** start Record extracts **

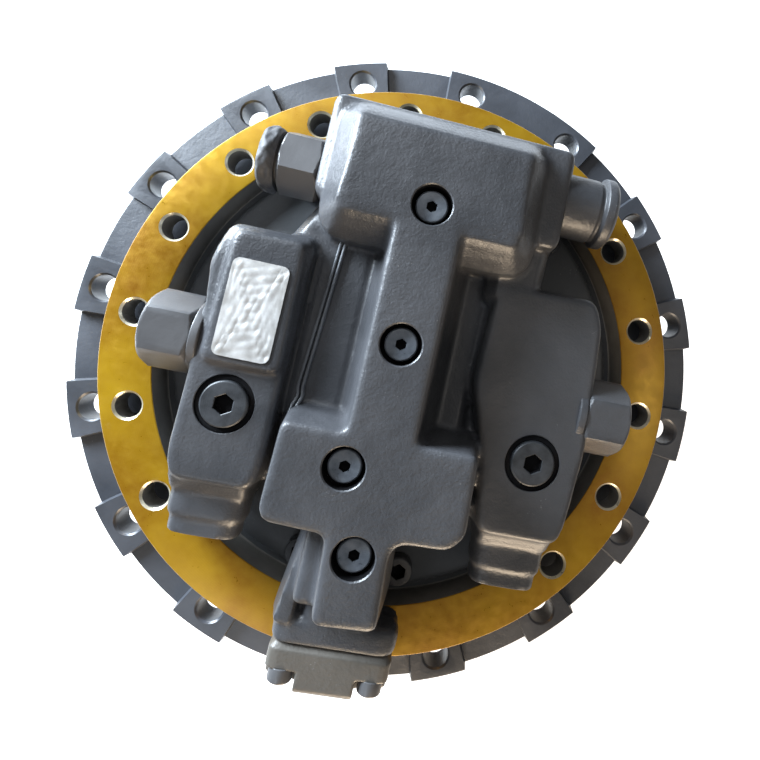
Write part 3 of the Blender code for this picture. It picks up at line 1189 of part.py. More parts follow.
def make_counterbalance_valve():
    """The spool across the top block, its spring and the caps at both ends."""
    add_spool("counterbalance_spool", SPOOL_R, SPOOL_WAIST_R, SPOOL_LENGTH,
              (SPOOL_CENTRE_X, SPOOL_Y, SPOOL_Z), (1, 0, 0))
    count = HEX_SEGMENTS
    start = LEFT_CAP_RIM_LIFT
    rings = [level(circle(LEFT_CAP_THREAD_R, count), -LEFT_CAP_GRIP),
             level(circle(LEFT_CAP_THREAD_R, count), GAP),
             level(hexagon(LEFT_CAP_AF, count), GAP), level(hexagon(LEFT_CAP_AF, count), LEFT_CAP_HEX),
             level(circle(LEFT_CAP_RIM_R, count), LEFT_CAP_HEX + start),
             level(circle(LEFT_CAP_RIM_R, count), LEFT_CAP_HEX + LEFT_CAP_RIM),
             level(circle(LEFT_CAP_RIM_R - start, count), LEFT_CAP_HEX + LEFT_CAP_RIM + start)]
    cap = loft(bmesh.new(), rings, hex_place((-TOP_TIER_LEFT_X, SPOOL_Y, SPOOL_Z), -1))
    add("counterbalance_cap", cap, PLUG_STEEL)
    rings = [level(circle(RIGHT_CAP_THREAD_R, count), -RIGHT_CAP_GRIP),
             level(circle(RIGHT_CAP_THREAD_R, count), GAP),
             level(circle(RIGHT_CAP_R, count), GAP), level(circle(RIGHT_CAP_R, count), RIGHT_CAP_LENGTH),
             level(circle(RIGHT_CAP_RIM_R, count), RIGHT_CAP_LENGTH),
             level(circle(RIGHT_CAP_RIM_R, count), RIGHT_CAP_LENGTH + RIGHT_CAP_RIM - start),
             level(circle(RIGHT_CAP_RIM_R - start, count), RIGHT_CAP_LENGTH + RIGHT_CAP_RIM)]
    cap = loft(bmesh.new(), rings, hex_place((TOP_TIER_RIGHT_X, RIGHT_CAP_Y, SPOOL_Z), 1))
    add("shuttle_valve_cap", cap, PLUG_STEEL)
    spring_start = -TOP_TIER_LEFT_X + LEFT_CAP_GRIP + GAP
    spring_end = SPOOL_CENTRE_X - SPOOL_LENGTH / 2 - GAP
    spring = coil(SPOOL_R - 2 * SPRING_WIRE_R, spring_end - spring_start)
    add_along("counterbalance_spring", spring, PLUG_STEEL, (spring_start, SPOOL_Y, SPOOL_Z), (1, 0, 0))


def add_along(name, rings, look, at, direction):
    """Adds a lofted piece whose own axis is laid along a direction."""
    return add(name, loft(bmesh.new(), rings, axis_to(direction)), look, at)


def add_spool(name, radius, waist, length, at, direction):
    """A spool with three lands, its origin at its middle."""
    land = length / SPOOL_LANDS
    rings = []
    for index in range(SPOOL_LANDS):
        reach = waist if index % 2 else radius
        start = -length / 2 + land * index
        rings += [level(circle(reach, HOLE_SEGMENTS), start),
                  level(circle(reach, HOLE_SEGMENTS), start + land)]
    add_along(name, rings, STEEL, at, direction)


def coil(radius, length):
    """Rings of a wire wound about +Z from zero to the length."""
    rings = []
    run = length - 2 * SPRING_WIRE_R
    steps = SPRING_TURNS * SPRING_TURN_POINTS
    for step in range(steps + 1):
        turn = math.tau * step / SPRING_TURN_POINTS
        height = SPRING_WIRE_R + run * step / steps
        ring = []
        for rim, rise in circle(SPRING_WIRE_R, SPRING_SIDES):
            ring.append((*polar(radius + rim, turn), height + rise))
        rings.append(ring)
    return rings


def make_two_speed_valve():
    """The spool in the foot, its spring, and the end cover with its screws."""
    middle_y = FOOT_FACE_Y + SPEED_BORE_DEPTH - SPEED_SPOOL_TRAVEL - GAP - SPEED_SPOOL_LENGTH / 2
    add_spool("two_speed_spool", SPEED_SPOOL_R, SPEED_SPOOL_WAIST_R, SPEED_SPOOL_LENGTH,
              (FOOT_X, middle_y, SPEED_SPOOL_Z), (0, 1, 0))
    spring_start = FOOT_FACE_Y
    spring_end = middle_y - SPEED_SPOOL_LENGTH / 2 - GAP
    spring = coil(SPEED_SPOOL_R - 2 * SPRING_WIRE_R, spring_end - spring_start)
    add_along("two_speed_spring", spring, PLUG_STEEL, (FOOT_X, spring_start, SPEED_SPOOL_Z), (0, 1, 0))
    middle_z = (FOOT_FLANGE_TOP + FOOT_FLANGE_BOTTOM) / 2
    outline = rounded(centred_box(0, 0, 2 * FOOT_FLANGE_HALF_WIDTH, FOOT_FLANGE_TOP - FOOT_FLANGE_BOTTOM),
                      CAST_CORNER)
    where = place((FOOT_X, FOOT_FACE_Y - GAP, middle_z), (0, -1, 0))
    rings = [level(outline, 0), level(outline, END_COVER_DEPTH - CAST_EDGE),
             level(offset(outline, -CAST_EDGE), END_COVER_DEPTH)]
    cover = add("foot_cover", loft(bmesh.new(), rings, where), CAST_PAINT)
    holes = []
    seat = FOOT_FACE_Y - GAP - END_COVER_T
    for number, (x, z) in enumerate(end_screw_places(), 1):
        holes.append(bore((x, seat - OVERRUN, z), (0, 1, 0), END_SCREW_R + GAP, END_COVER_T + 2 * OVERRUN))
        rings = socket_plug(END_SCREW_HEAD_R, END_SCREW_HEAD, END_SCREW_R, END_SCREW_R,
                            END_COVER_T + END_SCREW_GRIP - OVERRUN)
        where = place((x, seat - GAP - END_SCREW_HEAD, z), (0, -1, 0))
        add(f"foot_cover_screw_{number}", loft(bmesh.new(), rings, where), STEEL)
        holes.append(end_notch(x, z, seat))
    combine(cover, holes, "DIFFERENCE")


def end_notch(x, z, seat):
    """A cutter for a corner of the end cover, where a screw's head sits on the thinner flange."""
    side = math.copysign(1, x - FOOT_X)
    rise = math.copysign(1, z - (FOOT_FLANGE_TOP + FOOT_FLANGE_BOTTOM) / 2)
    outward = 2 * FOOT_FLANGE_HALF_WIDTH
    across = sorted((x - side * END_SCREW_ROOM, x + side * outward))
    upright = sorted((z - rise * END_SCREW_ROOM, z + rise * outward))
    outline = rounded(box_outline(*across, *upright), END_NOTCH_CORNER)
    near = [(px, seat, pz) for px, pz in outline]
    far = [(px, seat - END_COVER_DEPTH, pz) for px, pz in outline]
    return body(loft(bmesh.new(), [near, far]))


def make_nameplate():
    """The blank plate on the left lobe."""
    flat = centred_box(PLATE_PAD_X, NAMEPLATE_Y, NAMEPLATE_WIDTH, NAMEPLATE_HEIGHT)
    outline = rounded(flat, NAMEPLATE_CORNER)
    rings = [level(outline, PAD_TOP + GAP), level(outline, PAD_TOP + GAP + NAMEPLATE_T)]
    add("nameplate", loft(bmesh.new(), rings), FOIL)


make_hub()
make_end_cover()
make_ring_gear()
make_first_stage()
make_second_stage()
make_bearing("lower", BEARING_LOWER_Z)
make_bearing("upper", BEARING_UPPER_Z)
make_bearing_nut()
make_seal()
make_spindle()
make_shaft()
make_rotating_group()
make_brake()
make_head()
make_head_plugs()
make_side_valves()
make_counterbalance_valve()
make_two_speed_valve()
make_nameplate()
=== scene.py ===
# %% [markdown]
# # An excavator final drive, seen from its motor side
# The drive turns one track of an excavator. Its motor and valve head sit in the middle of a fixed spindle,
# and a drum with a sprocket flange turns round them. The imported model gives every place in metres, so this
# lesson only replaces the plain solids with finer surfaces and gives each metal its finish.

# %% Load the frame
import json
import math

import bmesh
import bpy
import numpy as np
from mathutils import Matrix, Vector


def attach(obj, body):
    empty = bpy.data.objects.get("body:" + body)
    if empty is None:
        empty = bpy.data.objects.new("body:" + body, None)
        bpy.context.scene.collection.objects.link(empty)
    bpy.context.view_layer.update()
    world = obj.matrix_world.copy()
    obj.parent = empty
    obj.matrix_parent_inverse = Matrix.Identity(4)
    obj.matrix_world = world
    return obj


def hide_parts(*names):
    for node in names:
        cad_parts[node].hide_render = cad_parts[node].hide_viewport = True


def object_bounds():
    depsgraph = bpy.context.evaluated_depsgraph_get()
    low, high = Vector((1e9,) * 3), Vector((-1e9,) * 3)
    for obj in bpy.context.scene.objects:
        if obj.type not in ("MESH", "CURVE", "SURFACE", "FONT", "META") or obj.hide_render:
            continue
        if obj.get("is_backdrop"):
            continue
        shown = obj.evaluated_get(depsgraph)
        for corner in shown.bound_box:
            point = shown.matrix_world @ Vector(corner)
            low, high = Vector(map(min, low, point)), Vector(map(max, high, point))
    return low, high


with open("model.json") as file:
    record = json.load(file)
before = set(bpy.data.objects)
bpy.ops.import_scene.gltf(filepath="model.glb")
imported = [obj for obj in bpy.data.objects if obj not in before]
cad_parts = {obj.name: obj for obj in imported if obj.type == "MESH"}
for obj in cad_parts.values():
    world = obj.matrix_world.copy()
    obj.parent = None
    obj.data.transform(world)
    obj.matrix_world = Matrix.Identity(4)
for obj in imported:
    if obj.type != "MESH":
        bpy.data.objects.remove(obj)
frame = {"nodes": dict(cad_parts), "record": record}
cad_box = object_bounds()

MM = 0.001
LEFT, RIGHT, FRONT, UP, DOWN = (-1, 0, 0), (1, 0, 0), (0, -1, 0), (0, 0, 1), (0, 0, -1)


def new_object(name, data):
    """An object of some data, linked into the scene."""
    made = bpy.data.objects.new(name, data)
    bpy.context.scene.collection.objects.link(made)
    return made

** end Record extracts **
** start Record extracts **

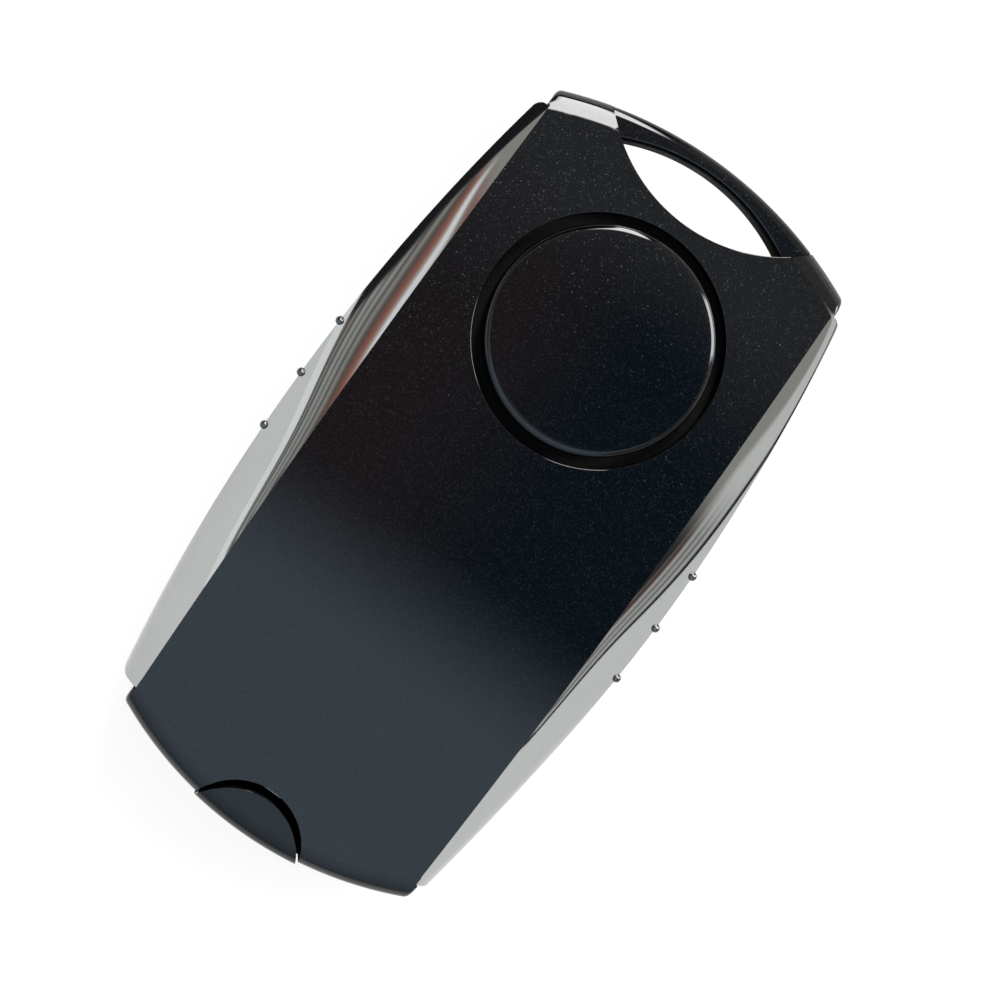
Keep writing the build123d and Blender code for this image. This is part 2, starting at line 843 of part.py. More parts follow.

** end Record extracts **

Transcribe the lines above from the one with "make_first_stage()" through the one with "before = set(bpy.data.objects)". Include both ends and leave out every other line.

make_first_stage()
make_second_stage()
make_bearing("lower", BEARING_LOWER_Z)
make_bearing("upper", BEARING_UPPER_Z)
make_bearing_nut()
make_seal()
make_spindle()
make_shaft()
make_rotating_group()
make_brake()
make_head()
make_head_plugs()
make_side_valves()
make_counterbalance_valve()
make_two_speed_valve()
make_nameplate()
=== scene.py ===
# %% [markdown]
# # An excavator final drive, seen from its motor side
# The drive turns one track of an excavator. Its motor and valve head sit in the middle of a fixed spindle,
# and a drum with a sprocket flange turns round them. The imported model gives every place in metres, so this
# lesson only replaces the plain solids with finer surfaces and gives each metal its finish.

# %% Load the frame
import json
import math

import bmesh
import bpy
import numpy as np
from mathutils import Matrix, Vector


def attach(obj, body):
    empty = bpy.data.objects.get("body:" + body)
    if empty is None:
        empty = bpy.data.objects.new("body:" + body, None)
        bpy.context.scene.collection.objects.link(empty)
    bpy.context.view_layer.update()
    world = obj.matrix_world.copy()
    obj.parent = empty
    obj.matrix_parent_inverse = Matrix.Identity(4)
    obj.matrix_world = world
    return obj


def hide_parts(*names):
    for node in names:
        cad_parts[node].hide_render = cad_parts[node].hide_viewport = True


def object_bounds():
    depsgraph = bpy.context.evaluated_depsgraph_get()
    low, high = Vector((1e9,) * 3), Vector((-1e9,) * 3)
    for obj in bpy.context.scene.objects:
        if obj.type not in ("MESH", "CURVE", "SURFACE", "FONT", "META") or obj.hide_render:
            continue
        if obj.get("is_backdrop"):
            continue
        shown = obj.evaluated_get(depsgraph)
        for corner in shown.bound_box:
            point = shown.matrix_world @ Vector(corner)
            low, high = Vector(map(min, low, point)), Vector(map(max, high, point))
    return low, high


with open("model.json") as file:
    record = json.load(file)
before = set(bpy.data.objects)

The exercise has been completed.